The Beckoning Song Tradition / Ritual in Colossus | World Anvil

The Beckoning Song

At the Solstice of Summer, the halflings of Toa gather together and group up into smaller parties. Adults and children excited and eager to show off what they have made.   All have brought minor crafts they have put together, each with the theme of a merfolk associated.   The Toan Highlands are home to many cave lagoons and beautiful Lochs. All are taught to fear the Fey of the waters, but not on the Solstice.   Halflings from all the clans make their way to any body of water they know of and lay at the banks their merfolk creations, an offering of hospitality to be share both ways.   When the water fey come for the offerings they too have brought something, the gift of their voices. Each allows a halfling to sing on their behalf.    Music is played, food is cooked over campfires. The two peoples share an evening of merriment.   As the Solstice comes to an end the water Fey lend their song to the halflings and let them sing the past years memories into images that dance on the waters, causing ripples of memory.   These images can be found in different shapes and forms about the waters, on rocks and pebbles.
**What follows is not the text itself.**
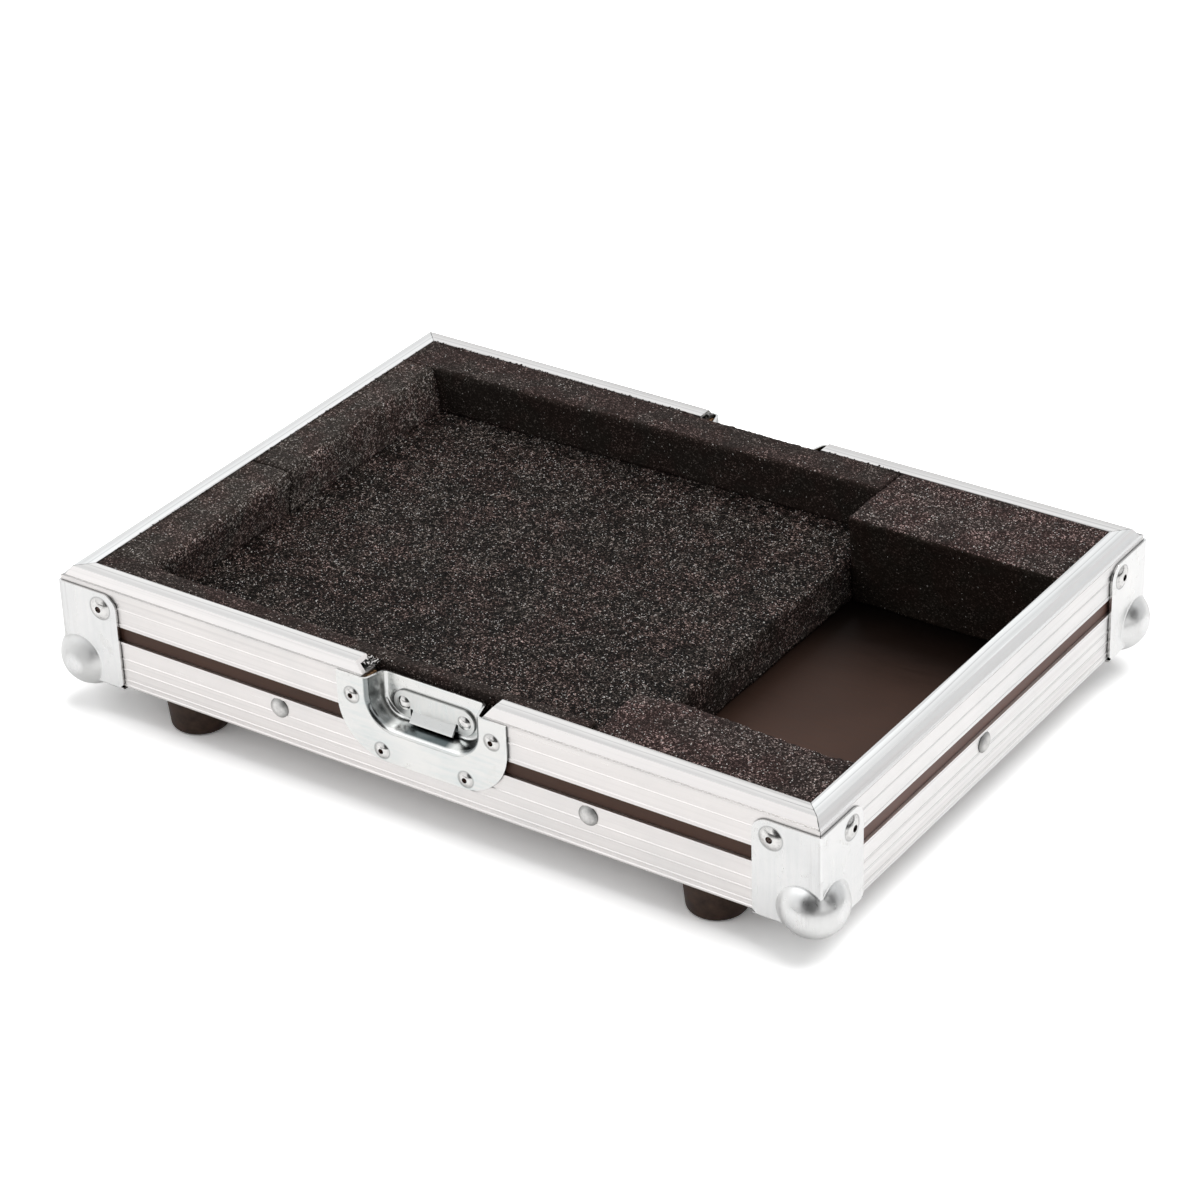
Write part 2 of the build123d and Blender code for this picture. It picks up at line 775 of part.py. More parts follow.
with BuildPart() as left_strip_back:
    joint_end = left_strip_end(left_strip_ends[1] + foam_gap, left_strip_top_widths[1])
    back_end = left_strip_end(left_strip_ends[2], left_strip_top_widths[2])
    loft([joint_end, back_end], ruled=True)
save(left_strip_back, "left_strip_back")

with BuildPart() as front_block:
    with BuildSketch(plan_corner.offset(floor_top)):
        with Locations((pad_end + front_block_gap, foam_outside)):
            Rectangle(foam_right - pad_end - front_block_gap, front_block_depth, align=Align.MIN)
    extrude(amount=foam_top - floor_top)
save(front_block, "front_block")

with BuildPart() as back_block:
    start = plan_corner.from_local_coords((pad_end + back_block_gap, 0, 0))
    with BuildSketch(Plane(origin=start, x_dir=plan_corner.y_dir, z_dir=plan_corner.x_dir)):
        with BuildLine():
            Polyline(
                (foam_back, floor_top),
                (foam_back, foam_top),
                (foam_back - back_block_depth, foam_top),
                (foam_back - back_block_depth + back_block_lean, floor_top),
                close=True,
            )
        make_face()
    extrude(amount=foam_right - pad_end - back_block_gap)
save(back_block, "back_block")
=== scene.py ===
import math
import random

import bmesh
import bpy
from mathutils import Matrix, Vector, noise


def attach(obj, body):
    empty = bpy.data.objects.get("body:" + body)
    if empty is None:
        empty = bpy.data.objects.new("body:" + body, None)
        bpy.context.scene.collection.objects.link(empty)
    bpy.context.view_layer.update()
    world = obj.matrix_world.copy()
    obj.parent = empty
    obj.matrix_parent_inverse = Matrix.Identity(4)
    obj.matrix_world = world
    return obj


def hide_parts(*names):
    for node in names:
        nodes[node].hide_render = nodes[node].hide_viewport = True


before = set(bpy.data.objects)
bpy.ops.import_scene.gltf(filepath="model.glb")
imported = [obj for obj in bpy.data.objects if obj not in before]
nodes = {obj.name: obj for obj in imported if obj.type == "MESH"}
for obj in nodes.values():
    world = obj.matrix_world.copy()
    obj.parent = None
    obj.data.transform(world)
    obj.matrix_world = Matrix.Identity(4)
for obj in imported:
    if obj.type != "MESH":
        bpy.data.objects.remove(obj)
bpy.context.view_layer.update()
scene = bpy.context.scene

# The frame is in metres. The pieces below are laid out in millimetres from the case's front left corner.
CASE_WIDTH, CASE_DEPTH = 500.0, 352.0
RAIL_BOTTOM, RAIL_HEIGHT, RIM_BOTTOM, LEDGE, RIM_TOP = 22.0, 30.0, 61.3, 83.9, 88.6

# In metres from the frame's middle: the middle of the catches, how far beside it and how high the dishes' rivets sit,
# and the rivets of the ball corners
CATCH_X = 0.002
DISH_RIVETS, DISH_RIVET_RADIUS = ((0.0463, 0.0708), (0.0278, 0.0413)), 0.00475
CORNER_RIVET_X, CORNER_RIVET_Y, CORNER_RIVET_Z, CORNER_RIVET_RADIUS = 0.2215, 0.1475, 0.0709, 0.0068


def place(x, y, z):
    """A point of the frame, from millimetres counted from the case's front left corner and the ground."""
    return Vector(((x - CASE_WIDTH / 2) / 1000, (y - CASE_DEPTH / 2) / 1000, z / 1000))


def metres(*lengths):
    return tuple(length / 1000 for length in lengths)


def between(first, second, share):
    return first + (second - first) * share


def scaled(colour, factor):
    """A colour times a number, or times three."""
    if not isinstance(factor, tuple):
        factor = (factor,) * 3
    return tuple(min(c * f, 1.0) for c, f in zip(colour, factor))


def node_in(tree, kind, inputs=None, **settings):
    """A new node. Its inputs are values, or sockets of other nodes."""
    node = tree.nodes.new("ShaderNode" + kind)
    for name, value in settings.items():
        setattr(node, name, value)
    for name, value in (inputs or {}).items():
        put(tree, node.inputs[name], value)
    return node


def put(tree, socket, value):
    if isinstance(value, bpy.types.NodeSocket):
        tree.links.new(value, socket)
    else:
        socket.default_value = value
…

Twisted images in the branches of the nearby flora.   For the water Fey they take the gifts brought to them by the Halflings, placing them into the Silent Droplet, a ancient relic from the time of the Unseelie.   Within this relic the water Fey experience stories acted out, like a puppet show. The halflings of Toa believe that their ancestors will be reborn through these crafted gifts as water Fey to one day sing with them.   The tradition is known to the halflings and water Fey as the Beckoning Song. So called after a Siren returned an elder halfling to their family, singing them back from death.